5) Do you plan on staying in Portland for a while? I think I'll stay in Portland for a loooong time, maybe forever. For the first time in my "professional" life, I'm in a job where there's some hope for advancement. After five years or so at Dark Horse, I could theoretically be an associate editor, then later on an editor, and eventually I could get promoted to being an actual superhero. I've never really thought in such long terms before, content to hop from barista gig to barista gig, and so the phrase "five years" actually terrifies me.

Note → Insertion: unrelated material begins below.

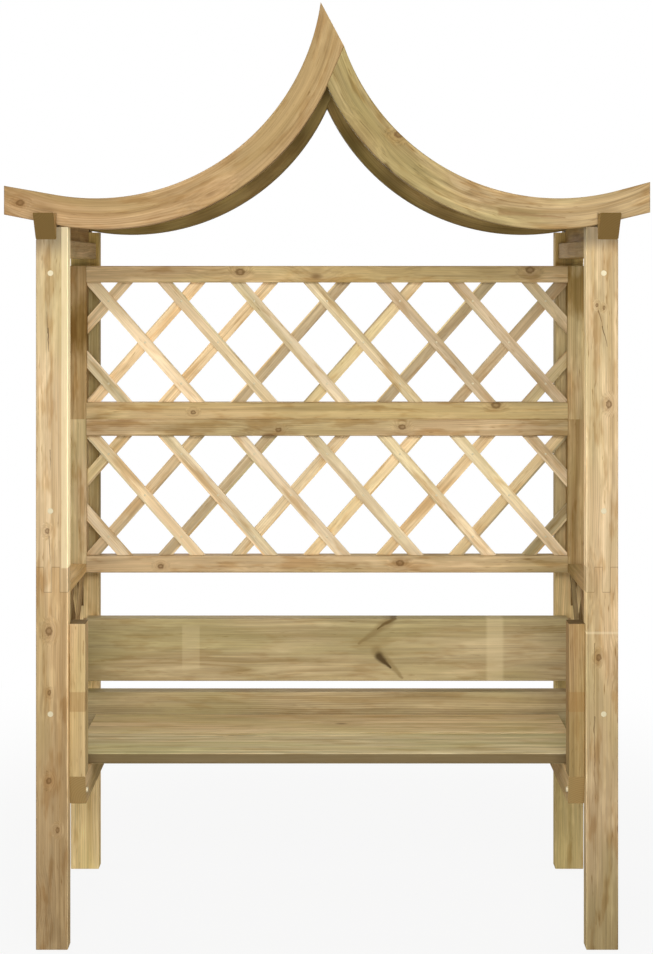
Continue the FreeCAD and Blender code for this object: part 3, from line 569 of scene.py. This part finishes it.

But even without the job, I'd still want to stay in Portland. I've got such a great community here - more friends than I've ever had in my life. Plus I feel like Portland is a place where things could really happen. Yes, we're really laid back and we do a lot of pointless bohemian stunts like biking around naked or whatever, but there's a true, furious potential here too. I'm not just talking about last year's Occupy protest, though that was huge. What I mean is, you get all these educated, idealistic, artistic young people into one place, and then make sure that half of them don't have jobs... it's like the environment is pulsing with nervous electiricty, and something is bound to emerge from that. My church Door of Hope is right in the thick of it too, as more and more kids start to ask tough questions, to challenge the worldview they've been presented with since the 90s (I'm one of those kids). So I'll stay here, if only because I'd feel really stupid if the Revolution starts in Portland and I miss it because I moved back to Louisiana to play video games.